I often want to standardize my variables before using them in models. Especially if a variable either is heavily right-skewed (then I like to log standardize the variable; e.g. number of protesters) or the coefficient of variable is uninterpretable anyways (then I tend to follow Gelman’s (2008) approach; e.g. age and age^2 which results in very small coefficients in a regression). So far I generated such standardizations myself, e.g.:
However, since I tend to be lazy and try to minimize the amount of syntax I produce, I programmed a small program called standard2 which creates three new variables for each variable specified after the command “standard2“:
standard2 variable1 variable2
It will then create three new variables for each variable specified, e.g. for variable1: std2_variable1 (variable1 standardized by 2 std. dev.); mc_variable1 (variable1 mean centered); log_variable1=log(variable1+1)).
Note: Do not “blindly” use the program.

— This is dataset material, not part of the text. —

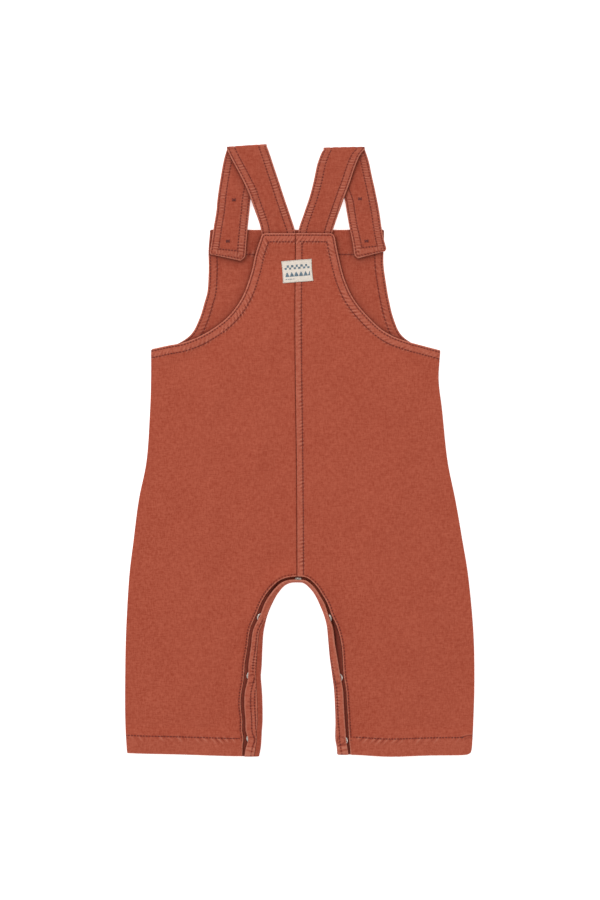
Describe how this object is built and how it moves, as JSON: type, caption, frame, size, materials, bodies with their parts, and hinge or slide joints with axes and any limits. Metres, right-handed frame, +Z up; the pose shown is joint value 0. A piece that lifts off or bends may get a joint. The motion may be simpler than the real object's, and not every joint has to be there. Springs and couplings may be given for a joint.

Familiarize yourself with the pros and cons of standardization in general and about which approach might be most suitable in your case.
Gelman, Andrew. 2008. “Scaling Regression Inputs by Dividing by Two Standard Deviations.” Statistics in Medicine 27(15): 2865–73.
King, Gary. 1986. “How Not to Lie with Statistics: Avoiding Common Mistakes in Quantitative Political Science.” American Journal of Political Science 30(3): 666–87.